History is important to me because it allows me to see the connections between what is happening now and what happened in the past. Knowing what came before is the perfect lens for evaluating what comes now.

That’s why it can be such a powerful tool for good purposes and bad. If your society convinced itself the Holocaust never happened, and changed its textbooks to reflect it, before long you’d have a society that doesn’t know the horrors of totalitarianism or ethnic cleansing. If somebody comes along and starts doing it, will they be as quick to reject it?

Some probles come because people define themselves by their history. In Japan, they think of themselves as a group of people who are ethnically independent from the rest of Asia. They draw a clear ancestral line between themselves and the Koreans, for instance.

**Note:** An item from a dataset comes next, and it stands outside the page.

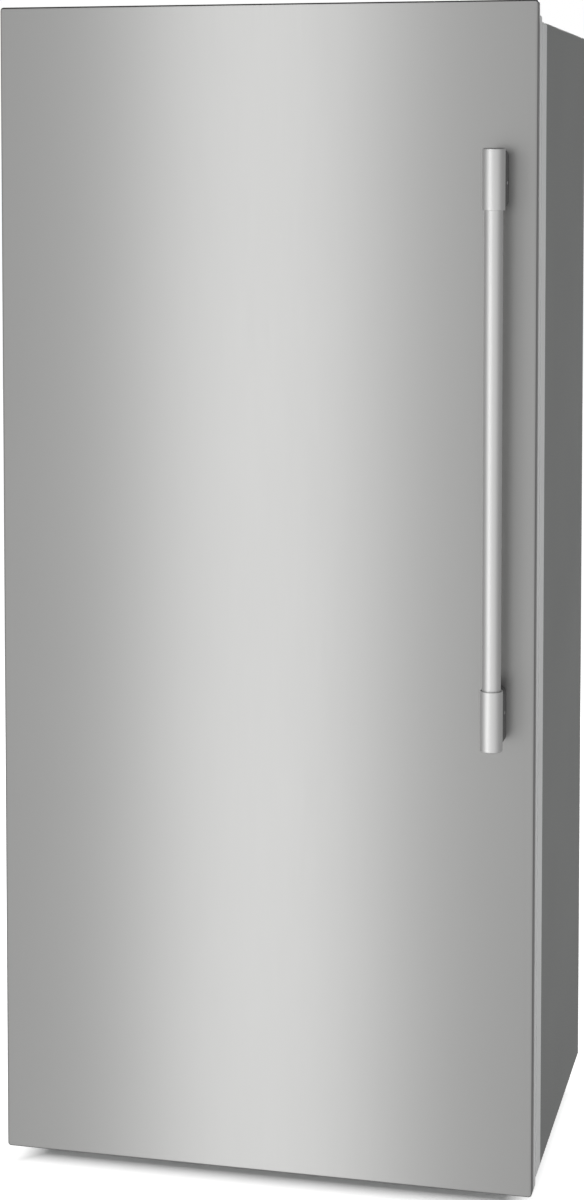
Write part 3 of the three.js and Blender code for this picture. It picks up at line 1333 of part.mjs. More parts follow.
// ---- assembly: fans and their motors ----
const evaporatorFanY = coverFront + COVER_SHEET + 6 + FAN_HALF;
const evaporatorFanAt = [0, evaporatorFanY, coilTop + FAN_DIAMETER / 2 + FAN_RISE];
const facingFront = [Math.PI / 2, 0, 0];
add("evaporator_fan", fan(), greyPlastic, evaporatorFanAt, facingFront);
const wallDistance = linerRear - GAP - evaporatorFanY;
add("evaporator_fan_motor", evaporatorMotor(wallDistance), zinc, evaporatorFanAt, facingFront);
const condenserFanZ = machineFloor + TRAY_HEIGHT + 8 + FAN_DIAMETER / 2;
const condenserFanAt = [condenserX + CONDENSER_FAN_SPACING, machineMiddle, condenserFanZ];
const facingCondenser = [0, -Math.PI / 2, 0];
add("condenser_fan", fan(), greyPlastic, condenserFanAt, facingCondenser);
const ceilingDistance = machineTop - GAP - condenserFanZ;
add("condenser_fan_motor", condenserMotor(ceilingDistance), zinc, condenserFanAt, facingCondenser);

// ---- assembly: moving pieces in the cabinet ----
const sides = { left: -1, right: 1 };
for (const [name, side] of Object.entries(sides)) {
  add(`levelling_leg_${name}`, levellingLeg(), zinc, [side * (cabinetHalf - LEG_INSET), LEG_SETBACK, 0]);
  const rollerAt = [side * (cabinetHalf - ROLLER_INSET), wrapperRear - ROLLER_REAR, ROLLER_DIAMETER / 2];
  add(`rear_roller_${name}`, roller(), greyPlastic, rollerAt);
}
buttonPlaces.forEach((x, i) => {
  add(`control_button_${i + 1}`, controlButton(), greyPlastic, [x, controlFront, controlZ]);
});
add("lamp_switch_plunger", lampPlunger(), whitePlastic, [PLUNGER_X, controlFront, controlZ]);
add("drawer_upper", drawer(UPPER_DRAWER), clearPlastic);
add("drawer_lower", drawer(LOWER_DRAWER), clearPlastic);

// ---- assembly: door ----
add("door_skin", doorSkin(), stainless);
add("door_frame", doorFrame(), silverPaint);
add("door_insulation", doorInsulation(), foam);
add("door_dike_foam", doorDikeFoam(), foam);
add("door_liner", doorLiner(), whitePlastic);
add("door_gasket", doorGasket(), rubber);
for (let i = 0; i < BIN_COUNT; i++) add(`door_bin_${i + 1}`, doorBin(binZ(i)), clearPlastic);
add("top_hinge_bush", hingeBush(true), whitePlastic, [hingeX, hingeY, doorBackTop + GAP]);
add("bottom_hinge_bush", hingeBush(false), whitePlastic, [hingeX, hingeY, doorBottom - GAP]);
add("handle_bar", handleBar(), stainless);
const sleeveTurns = { upper: [0, 0, 0], lower: [Math.PI, 0, 0] };
const sleeveStarts = {
  upper: handleTop - SLEEVE_LENGTH,
  lower: handleTop - HANDLE_LENGTH + SLEEVE_LENGTH,
};
const standoffCentres = {
  upper: handleTop - SLEEVE_LENGTH / 2,
  lower: handleTop - HANDLE_LENGTH + SLEEVE_LENGTH / 2,
};
for (const end of ["upper", "lower"]) {
  const start = [handleX, -HANDLE_REACH, sleeveStarts[end]];
  add(`handle_sleeve_${end}`, handleSleeve(), stainless, start, sleeveTurns[end]);
  add(`handle_standoff_${end}`, handleStandoff(standoffCentres[end]), blackPaint);
}

// The depth is centred between the handle's front and the machine cover's louvres.
const handleFront = -HANDLE_REACH - SLEEVE_DIAMETER / 2;
const rearmost = wrapperRear + GAP + PANEL_RISE;
freezer.position.y = -(handleFront + rearmost) / 2;

export default freezer;
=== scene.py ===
# Upright freezer: finishes, fine pieces, studio light and camera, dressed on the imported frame.
import json
import math

import bmesh
import bpy
import numpy as np
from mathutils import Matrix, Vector

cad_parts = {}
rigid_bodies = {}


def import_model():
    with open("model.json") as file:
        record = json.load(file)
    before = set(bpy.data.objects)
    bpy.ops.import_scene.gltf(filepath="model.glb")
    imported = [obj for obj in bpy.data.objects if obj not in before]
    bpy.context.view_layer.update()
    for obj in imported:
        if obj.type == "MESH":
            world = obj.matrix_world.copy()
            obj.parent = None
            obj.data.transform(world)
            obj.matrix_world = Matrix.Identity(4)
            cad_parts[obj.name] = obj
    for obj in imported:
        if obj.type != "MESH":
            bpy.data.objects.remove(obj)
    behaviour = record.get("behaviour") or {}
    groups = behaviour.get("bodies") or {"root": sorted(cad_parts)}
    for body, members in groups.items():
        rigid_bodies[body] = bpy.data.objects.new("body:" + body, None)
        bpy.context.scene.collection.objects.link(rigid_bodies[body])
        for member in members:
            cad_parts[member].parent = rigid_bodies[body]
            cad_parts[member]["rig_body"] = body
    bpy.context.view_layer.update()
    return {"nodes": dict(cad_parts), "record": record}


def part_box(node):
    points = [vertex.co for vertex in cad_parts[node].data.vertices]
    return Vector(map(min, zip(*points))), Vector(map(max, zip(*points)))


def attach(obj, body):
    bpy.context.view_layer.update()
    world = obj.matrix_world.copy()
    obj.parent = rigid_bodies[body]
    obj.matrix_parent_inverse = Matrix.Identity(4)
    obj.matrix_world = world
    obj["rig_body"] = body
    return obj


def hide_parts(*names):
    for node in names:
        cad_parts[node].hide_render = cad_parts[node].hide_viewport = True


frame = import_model()
bpy.context.view_layer.update()

mm = 0.001
doorLow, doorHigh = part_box("door_skin")
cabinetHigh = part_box("cabinet_wrapper")[1]
slotOf = {row["node"]: row["material_slot"] for row in frame["record"]["subparts"]}


class Wire:
    # one output socket; + - * between wires and numbers add Math nodes
    def __init__(self, wiring, socket):
        self.wiring, self.socket = wiring, socket

    def __add__(self, other):
        return self.wiring.math("ADD", self, other)

    def __sub__(self, other):
        return self.wiring.math("SUBTRACT", self, other)

    def __rsub__(self, other):
        return self.wiring.math("SUBTRACT", other, self)

    def __mul__(self, other):
        return self.wiring.math("MULTIPLY", self, other)

    __radd__, __rmul__ = __add__, __mul__


socketNames = {
    "color": "Base Color", "roughness": "Roughness", "metallic": "Metallic", "normal": "Normal",
    "ior": "IOR", "alpha": "Alpha", "glow": "Emission Color", "glowStrength": "Emission Strength",
}
noiseSpan = (0.3, 0.7)    # most of a noise's values lie between these


class Wiring:
    # the nodes of one material or world; node() is the one way in for every kind of node
    def __init__(self, holder):
        holder.use_nodes = True
        self.holder, self.tree = holder, holder.node_tree
        self.tree.nodes.clear()

    def node(self, kind, settings=None, inputs=None, output=0):
        made = self.tree.nodes.new("ShaderNode" + kind)
        for key, value in (settings or {}).items():
            setattr(made, key, value)
        for key, value in (inputs or {}).items():
            if isinstance(value, Wire):
                self.tree.links.new(value.socket, made.inputs[key])
            else:
                made.inputs[key].default_value = value
        return Wire(self, made.outputs[output]) if made.outputs else None

    def output(self, wire, name):
        # another output of the node that a wire comes from
        return Wire(self, wire.socket.node.outputs[name])

    def math(self, operation, first, second=0.0):
        return self.node("Math", {"operation": operation}, {0: first, 1: second})

    def place(self, scale=(1, 1, 1)):
        # Object coordinates in metres, stretched per axis
        coords = self.node("TexCoord", output="Object")
        return self.node("Mapping", inputs={"Vector": coords, "Scale": scale})

    def noise(self, where, scale, detail=2.0, rough=0.5):
        return self.node("TexNoise", inputs={
            "Vector": where, "Scale": scale, "Detail": detail, "Roughness": rough,
        })

    def tint(self, amount, first, second):
        # a colour between two colours; inputs 6 and 7 and output 2 are the Mix node's colour sockets
        return self.node("Mix", {"data_type": "RGBA"}, {
            "Factor": amount, 6: (*first, 1), 7: (*second, 1),
        }, output=2)

    def spread(self, value, low, high, toLow=0.0, toHigh=1.0, curve="LINEAR"):
        # a value moved from one range to another, held at both ends
        return self.node("MapRange", {"interpolation_type": curve}, {
            "Value": value, "From Min": low, "From Max": high, "To Min": toLow, "To Max": toHigh,
        })

    def uneven(self, pattern, value, swing):
        # a value that drifts both ways by the swing as the pattern rises and falls
        return self.spread(pattern, *noiseSpan, value - swing, value + swing)

    def bump(self, height, strength, distance):
        return self.node("Bump", inputs={"Height": height, "Strength": strength, "Distance": distance})

    def done(self, **sockets):
        named = {socketNames[key]: value for key, value in sockets.items()}
        shader = self.node("BsdfPrincipled", inputs=named, output="BSDF")
        self.node("OutputMaterial", inputs={"Surface": shader})
        return self.holder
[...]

That’s why, in the face of increasing evidence that today’s Japanese descended from mainland Koreans, they continue to deny it.

In America, our history is one of democracy, freedom, and Christian values. That’s the sort of flag-waving stuff that makes people proud of their country. When you feel so good about what you stand for, it hurts you to hear about the atomic bombs and the Indian reservations and the slave-owning founding fathers.

The Japanese, for instance, want to renew their national pride. They don’t want to identify with the ancestors who raped, tortured and experimented on Chinese and Korean civilians. And who would? It’s a real downer.

But that doesn’t mean you ignore it. You have to remember and learn from it. You learn that a country with out-of-control ambition can be a dangerous thing. You learn that a military with unchecked power is a powderkeg waiting to blow. You learn that an entire country, if fed the right information, can be swayed to follow madmen.

Hitler’s Germany was another country looking to rebuild national pride in the 1930s. Hitler knew it, and he told people what they wanted to hear. He told them they weren’t the bad guys from the first world war. He told them they needed to reclaim what was rightfully theirs. It made them feel good. And they went along with him down a path to destruction.

When we mess with history, when we tell only the parts we find acceptable, we tamper with a ready-made instruction manual for what does and does not work for humanity. And when we don’t bother to teach or learn history, we deprive ourselves of a valuable tool for understanding the world.

Everyone should learn about both the good and the bad. You don’t have to take it personally; after all, it’s in the past.